Платонову не надо было ехать в командировку за материалом, он сам был носителем уникальных для советского писателя знаний о реальной низовой жизни провинции эпохи нэпа – и это знание во многом определит его жесткое противостояние основному направлению и пафосу советской литературы и главное обвинение, которое он до конца жизни будет ей предъявлять: незнание и нежелание знать жизнь народа. Из этих же источников жизни, а также от далеких от литературных страстей собеседников, с которыми его связала жизнь, – ироническое отношение Платонова к сменяющим друг друга литературным дискуссиям. Поэтому и звучит столь убийственно сравнение собрания писателей и инженеров в его статье “Фабрика литературы (О коренном улучшении способов литературного творчества)” (1926): “Шпенглера у нас не любят (и есть за что), но в одном он был прав: в сравнении количества ума и знания, циркулирующего на собрании промышленников и на собрании литераторов, – в сравнении не в пользу литераторов. Это верно, и не спрячешься от этого. Побеседуйте с каким-нибудь инженером, большим строителем и организатором, а затем поговорите с прославленным поэтом. От инженера на вас пахнёт здоровый тугой ум и свежий ветер конкретной жизни, а от поэта (не всегда, но часто) на вас подует воздух из двери больницы, как изо рта психопата”.
Производственные письма Платонова позволяют прикоснуться к замесу колоссального жизненного материала, который вскоре явит себя в его прозе непереводимым языком самой жизни. Этим фантастическим языком жизни заговорит платоновская Россия в “Луговых мастерах”, “Сокровенном человеке” и “Чевенгуре”.
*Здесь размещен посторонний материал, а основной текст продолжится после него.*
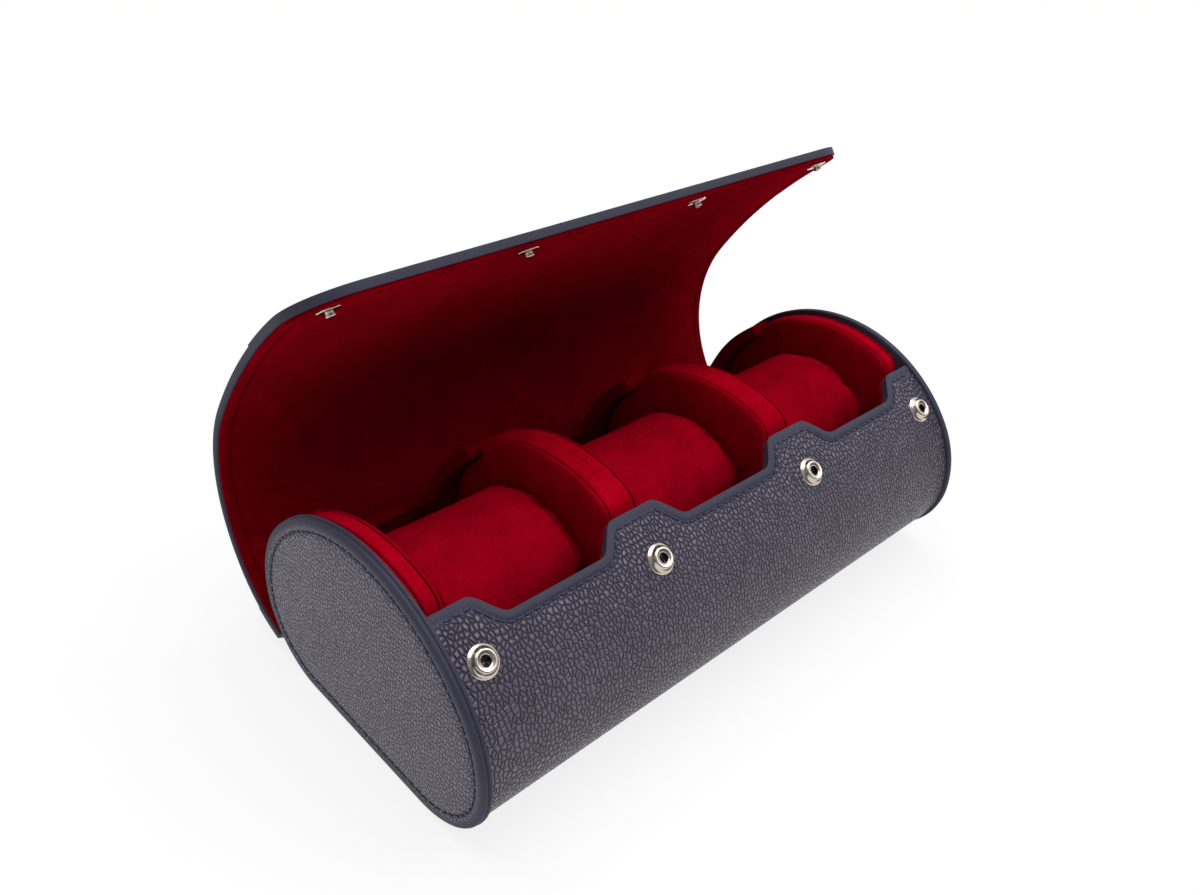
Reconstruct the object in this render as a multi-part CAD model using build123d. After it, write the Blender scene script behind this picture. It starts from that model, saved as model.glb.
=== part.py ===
from build123d import *
from math import atan2, cos, degrees, radians, sin, tan
import os

os.makedirs("parts", exist_ok=True)

# Watch travel case: a leather tray with a D-shaped section lies along X between two end
# discs, and a lid of the same leather leaves its lower back edge, stands up behind it and
# folds over to four snaps on the front. The front is -Y. The origin is at the centre of
# the underside. Millimetres. Angles on the crown are measured up from the horizontal.

# Case section, as the end discs show it
CASE_LENGTH = 210.0
CASE_WIDTH = 101.5
CASE_HEIGHT = 69.8
CROWN_RISE = 44.3         # shoulders and crown, above the base corners
SHOULDER_RADIUS = 38.0

# Layers of the tray wall
LEATHER = 1.6
BOARD = 1.5
LINING = 1.0
RIM_STEP = 1.0            # the discs stand this far proud of the tray
DISC_THICKNESS = 3.0
DISC_BOARD = 1.4
DISC_TURN_IN = 1.4        # leather wrapped round the rim of the disc's board
DISC_EDGE_RADIUS = 1.1

# Castellated top edges of the tray
FRONT_LOBE_ANGLE = 64.7
FRONT_VALLEY_ANGLE = 55.8
FRONT_END_LOBE_TOP = 12.5  # from the disc to the shoulder of the end lobe
FRONT_MIDDLE_LOBE_TOP = 17.5
FRONT_LOBE_FOOT = 6.5     # run of each flank
BACK_LOBE_ANGLE = 46.5
BACK_VALLEY_ANGLE = 18.0
BACK_END_LOBE_TOP = 10.5
BACK_MIDDLE_LOBE_TOP = 22.0
BACK_LOBE_FOOT = 2.5
LOBE_FILLET = 2.6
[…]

К сожалению, о многих корреспондентах Платонова из Наркомата земледелия, с которыми его связывали не только служебные, но и дружеские отношения, мы мало что можем рассказать. Остаются неизвестными имена московских инженеров этого ведомства, тех немногих, кто осенью 1926 года протянул Платонову руку помощи и не позволил, как он сам признавался, “подохнуть с голоду”. Мы также мало знаем о последних годах жизни писателя, когда рядом с тяжелобольным Платоновым постоянно находились врачи Центрального научно-исследовательского института туберкулеза (МОНИТИ). Их имена стали известны по письмам Платонова к Марии Александровне 1949 года и черновику его письма 1950 года. Последний документ, заключающий настоящий том писем, представляет благодарственное письмо Платонова Николаю Александровичу Верховскому и всем, кто участвовал в создании противотуберкулезного препарата “ПАСК”. К сожалению, фонды МОНИТИ оказались крайне скудными, но будем надеяться, что открытие материалов о последних годах жизни Платонова нам еще предстоит.